Interestingly, the T-AOC in both tissues decreased significantly during late starvation. The decrease agreed to the findings by other researchers (Feng et al. 2011). One possible explanation for these results was as follows: as the starvation time was extended, the amount of free radicals in Yangtze sturgeon increased, and some effective substances were subsequently reduced, which might be due to the fact that catabolism inhibited the oxidation of exogenous electrophilic groups and avoided lipid peroxidation, and ultimately led to the reduction of T-AOC measurements (Feng et al. 2011). Another reason might be the long duration of starvation, which declined the body’s overall functioning of Yangtze sturgeon, as did its antioxidant capacity (Llesuy et al. 2001). Simultaneously, when the antioxidant system is not able to eliminate or neutralize the excess of ROS, there is an increased risk of oxidative damage because of lipid peroxidation accumulation, which may, in turn, decrease enzyme activities or even degrade the enzymes (Zhang et al. 2008). Additionally, starvation has been reported to decrease the expression of genes encoding a number of secreted immune-related proteins, including serum amyloid A, complement factor B, and serotransferrin in the Atlantic salmon (Martin et al. 2010). Therefore, we could not rule out a possibility that antioxidant enzyme activity would be downregulated by starvation with time, as demonstrated by Choi et al. 2012.

Refeeding

The present research also aims to evaluate the oxidative stress whether or not disappeared after refeeding, which was induced by starvation. The results obtained in refeeding Yangtze sturgeon indicated that HSI, peroxidation levels, and all the enzymatic activities of both antioxidant defenses and intermediary metabolism returned to origin values. Therefore, these results suggested that Yangtze sturgeon probably eliminated oxidative stress induced by starvation after 4 weeks refeeding, and these might reflect a sort of compensatory growth response. Compensatory growth is the phase of rapid growth, greater than normal or control growth, which occurs upon adequate refeeding following a period of malnutrition (Laizcarrión et al. 2012). In this study, although the body weight was not fully compensated after 4 weeks of refeeding, the weight gain rate reached normal levels (Table 2). These results were in consistent with those obtained in Gadus morhua by Jobling et al. (1994), on which the weight was not compensated after 3 weeks of refeeding. However, unlike other marine bony fishes such as Oreochromis mossambicus (Fox et al. 2010), full compensation was observed in fish subjected to starvation and 2 weeks of refeeding. This might be due to the differences resulting in different fish species.

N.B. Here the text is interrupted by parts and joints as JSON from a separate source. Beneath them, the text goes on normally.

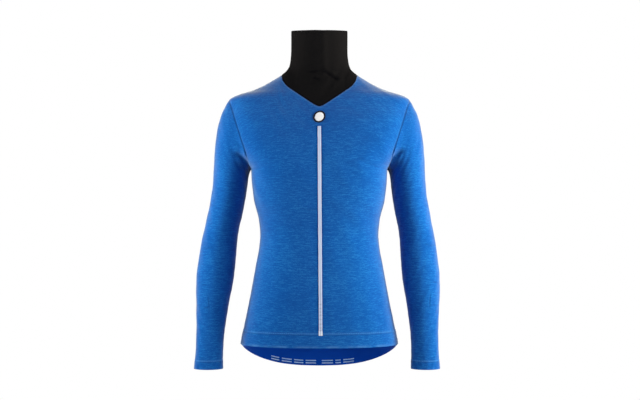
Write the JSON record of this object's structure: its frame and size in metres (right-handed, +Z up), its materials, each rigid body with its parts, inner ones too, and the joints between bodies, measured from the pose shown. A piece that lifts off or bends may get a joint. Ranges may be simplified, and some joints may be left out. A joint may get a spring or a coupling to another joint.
{
  "type": "long-sleeve base layer",
  "caption": "Close-fitting long-sleeve knit base layer with a high tube collar that runs into a V on the chest, and a dropped tail. Hollow, as worn.",
  "frame": {"origin": "on the garment's centre line, level with the points where the shoulder seams meet the collar, inside the base of the neck", "axes": "+Z up the wearer, -Y the way the front faces, +X towards the wearer's left"},
  "size_m": [0.5737, 0.2343, 0.8064],
  "materials": {
    "blue_knit": "matte fine-gauge heathered jersey",
    "black_knit": "smooth matte stretch jersey",
    "pale_tape": "smooth bonded tape",
    "badge_ink": "dark heat transfer",
    "badge_white": "white heat transfer"
  },
  "bodies": {
    "root": {"front": "blue_knit", "back": "blue_knit", "sleeve_left": "blue_knit", "sleeve_right": "blue_knit", "collar": "black_knit", "centre_stripe": "pale_tape", "badge_rim": "badge_ink", "badge_face": "badge_white"}
  },
  "joints": []
}
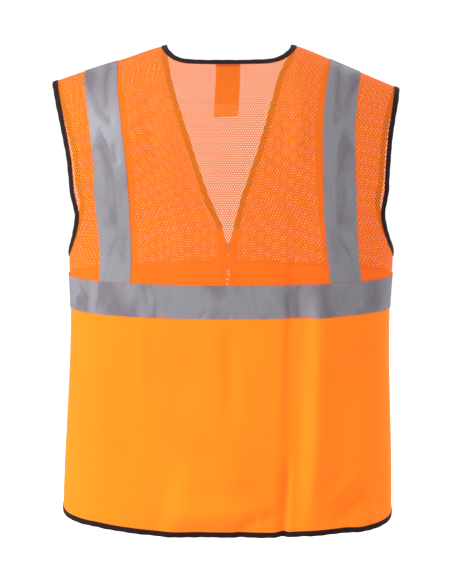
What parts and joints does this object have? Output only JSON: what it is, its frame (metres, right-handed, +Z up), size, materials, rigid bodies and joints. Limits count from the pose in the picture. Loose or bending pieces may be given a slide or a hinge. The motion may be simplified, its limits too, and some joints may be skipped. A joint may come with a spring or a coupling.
{
  "type": "high visibility vest",
  "caption": "Sleeveless high visibility vest with a mesh upper, solid lower panels, reflective waist and brace tapes, black bindings, V neck and front zip.",
  "frame": {"origin": "middle of the neck opening, level with the tops of the shoulder seams, in the plane of the side seams", "axes": "+Z up, +Y the way the wearer faces, so the back of the vest faces -Y; +X the wearer's right"},
  "size_m": [0.5276, 0.2358, 0.7405],
  "materials": {
    "mesh_cloth": "open knitted polyester mesh, matt",
    "solid_cloth": "fluorescent orange tricot, soft sheen",
    "reflective_tape": "silver retroreflective tape, satin",
    "binding": "black folded binding, matt",
    "zip_tape": "woven orange zip tape",
    "zip_plastic": "moulded orange teeth",
    "zip_metal": "cast, dull",
    "label": "plain white woven label, blank"
  },
  "bodies": {
    "back": {"back_mesh_panel": "mesh_cloth", "back_lower_panel": "solid_cloth", "back_waist_tape": "reflective_tape", "left_back_brace_tape": "reflective_tape", "right_back_brace_tape": "reflective_tape", "back_neck_binding": "binding", "left_back_armhole_binding": "binding", "right_back_armhole_binding": "binding", "back_hem_binding": "binding"},
    "left_front": {"left_front_mesh_panel": "mesh_cloth", "left_front_lower_panel": "solid_cloth", "left_front_waist_tape": "reflective_tape", "left_front_brace_tape": "reflective_tape", "left_front_neck_binding": "binding", "left_front_armhole_binding": "binding", "left_front_hem_binding": "binding", "left_zip_tape": "zip_tape", "left_zip_chain": "zip_plastic", "left_top_stop": "zip_metal", "retainer_box": "zip_plastic"},
    "right_front": {"right_front_mesh_panel": "mesh_cloth", "right_front_lower_panel": "solid_cloth", "right_front_waist_tape": "reflective_tape", "right_front_brace_tape": "reflective_tape", "right_front_neck_binding": "binding", "right_front_armhole_binding": "binding", "right_front_hem_binding": "binding", "right_zip_tape": "zip_tape", "right_zip_chain": "zip_plastic", "right_top_stop": "zip_metal", "insertion_pin": "zip_plastic"},
    "zip_slider": {"zip_slider": "zip_metal"},
    "zip_pull_tab": {"zip_pull_tab": "zip_metal"},
    "care_label": {"care_label": "label", "care_label_second_leaf": "label"}
  },
  "joints": [
    {"name": "left_front_open", "type": "hinge", "parent": "back", "child": "left_front", "pos_m": [-0.267, 0, 0], "axis": [0, 0, 1], "range_deg": [0, 40], "deforming": ["right_zip_tape"]},
    {"name": "right_front_open", "type": "hinge", "parent": "back", "child": "right_front", "pos_m": [0.267, 0, 0], "axis": [0, 0, -1], "range_deg": [0, 40], "deforming": ["right_zip_chain"]},
    {"name": "zip_slider_slide", "type": "slide", "parent": "left_front", "child": "zip_slider", "axis": [0, 0, -1], "range_m": [0, 0.358], "deforming": ["left_zip_chain"]},
    {"name": "zip_pull_tab_swing", "type": "hinge", "parent": "zip_slider", "child": "zip_pull_tab", "pos_m": [0, 0.11245, -0.3303], "axis": [1, 0, 0], "range_deg": [0, 150]},
    {"name": "care_label_flip", "type": "hinge", "parent": "back", "child": "care_label", "pos_m": [0, -0.0663, -0.029], "axis": [1, 0, 0], "range_deg": [0, 90]}
  ]
}
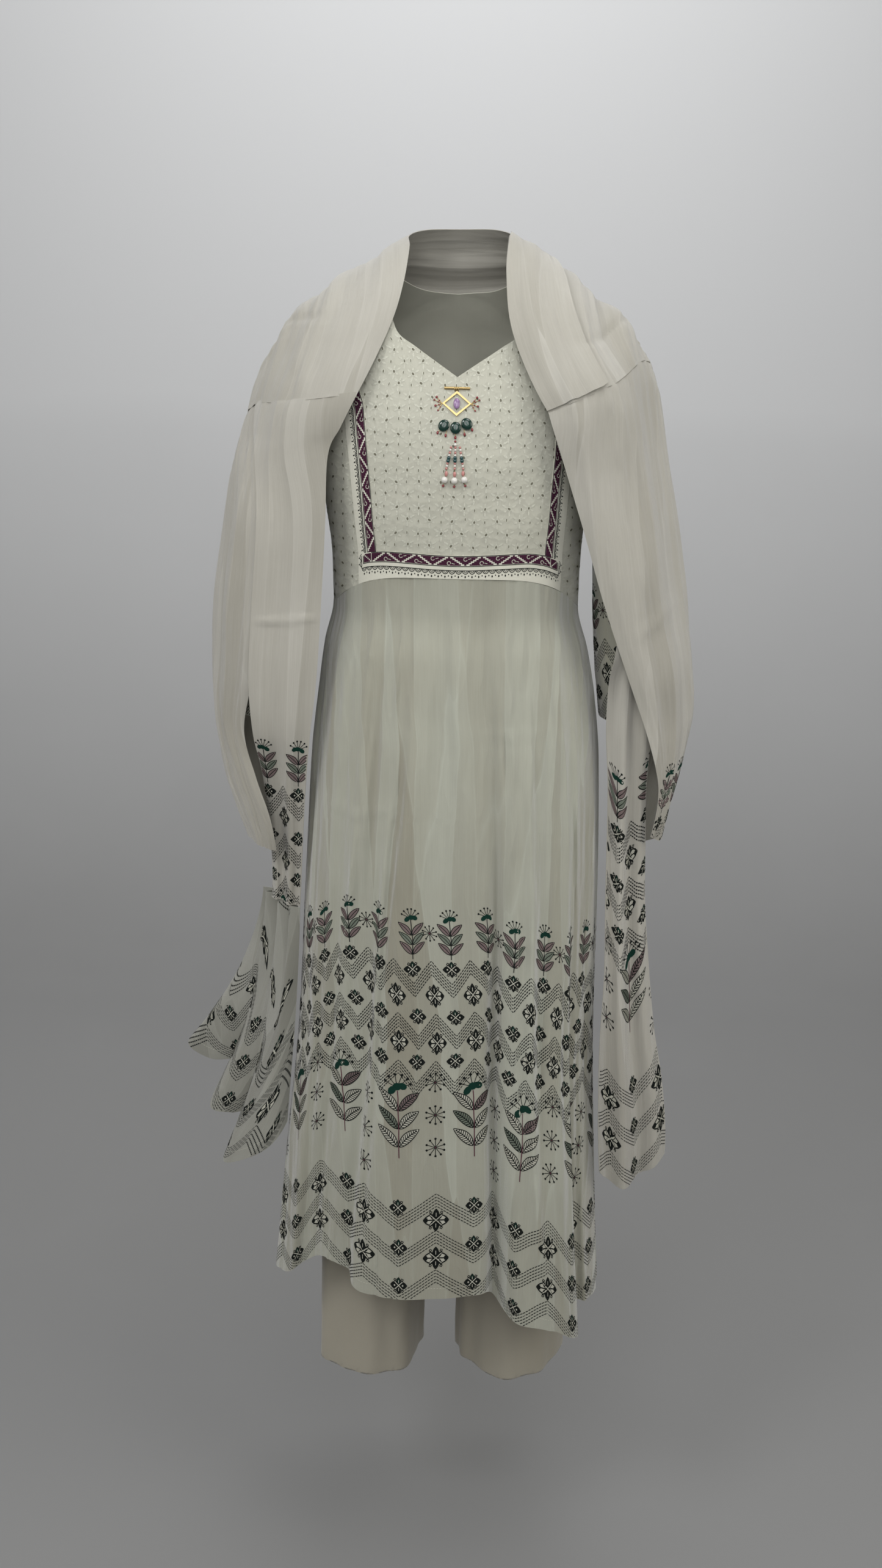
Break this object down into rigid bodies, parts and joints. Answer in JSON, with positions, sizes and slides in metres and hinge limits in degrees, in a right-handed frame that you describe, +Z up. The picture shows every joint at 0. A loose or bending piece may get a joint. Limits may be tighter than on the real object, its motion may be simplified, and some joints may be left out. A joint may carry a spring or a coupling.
{
  "type": "kurti set with dupatta",
  "caption": "Worn set of a long gathered kurti with a V neck and a bordered yoke, wide mid-calf trousers, and a dupatta laid behind the neck and down over both arms",
  "frame": {"origin": "midway between the neck points of the shoulder seams, where the wearer carries the set", "axes": "+Z up, -Y is the wearer's front, +X the wearer's left"},
  "size_m": [0.594, 0.3797, 1.333],
  "materials": {
    "eyelet_cloth": "fine cotton with small eyelets, soft sheen",
    "plain_cloth": "fine plain cotton, soft sheen",
    "plum_print": "block-printed cotton strip",
    "printed_cloth": "sheer muslin, soft sheen",
    "trouser_cloth": "plain cotton, matt",
    "scarf_cloth": "sheer silk and cotton weave, silky sheen",
    "scarf_print": "sheer silk and cotton weave, silky sheen",
    "gold": "polished",
    "violet_stone": "polished",
    "green_stone": "polished",
    "pearl": "pearly"
  },
  "bodies": {
    "root": {"bodice_front": "eyelet_cloth", "bodice_back": "plain_cloth", "border_left": "plum_print", "border_right": "plum_print", "border_bottom": "plum_print", "sleeve_left": "printed_cloth", "sleeve_right": "printed_cloth", "skirt_front": "printed_cloth", "skirt_back": "printed_cloth", "trouser_leg_left": "trouser_cloth", "trouser_leg_right": "trouser_cloth", "waistband": "trouser_cloth", "dupatta_neck": "scarf_cloth", "dupatta_band_right": "scarf_cloth", "dupatta_arm_left": "scarf_cloth", "dupatta_arm_right": "scarf_cloth", "dupatta_panel_left": "scarf_print", "dupatta_panel_right": "scarf_print", "dupatta_end_left": "scarf_print", "ornament_bar": "gold", "ornament_frame": "gold", "ornament_stone": "violet_stone", "ornament_leaf_1": "green_stone", "ornament_leaf_2": "green_stone", "ornament_leaf_3": "green_stone", "ornament_strand_1": "pearl", "ornament_strand_2": "pearl", "ornament_strand_3": "pearl", "ornament_pearl_1": "pearl", "ornament_pearl_2": "pearl", "ornament_pearl_3": "pearl"}
  },
  "joints": []
}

In addition, the inhomogeneous fish size might affect the results in the study due to its rarity and preciousness, as well as the difficulty of reproduction to obtain adequate uniform size (Zheng et al. 2016). Furthermore, the effect of experimental conditions, fish age, and sex probably masked the food deprivation effecting per se. Therefore, according to the present findings, it is suggested that to avoid misinterpretation of experimental results, any assay involving sturgeon in aquarium conditions must take into account the acclimation period to this “artificial new environment.” Climatic and environmental conditions during animal sampling should also be considered due to the fact that they might affect the physiological status of Yangtze sturgeon.

Conclusion

The rationale for the present research was to investigate whether Yangtze sturgeon may face a long fasting followed by refeeding without any significant damage for health in order to optimize in proliferation protection and its production in aquaculture. In the present study, it was observed that Yangtze sturgeon could alter the level of their antioxidant defense to cope with oxidative stress under starvation and refeeding. Knowledge of the duration of these alterations and their reversibility in response to refeeding may provide useful insight for a better understanding of the physiology of Yangtze sturgeon in proliferation and release and intensive rearing.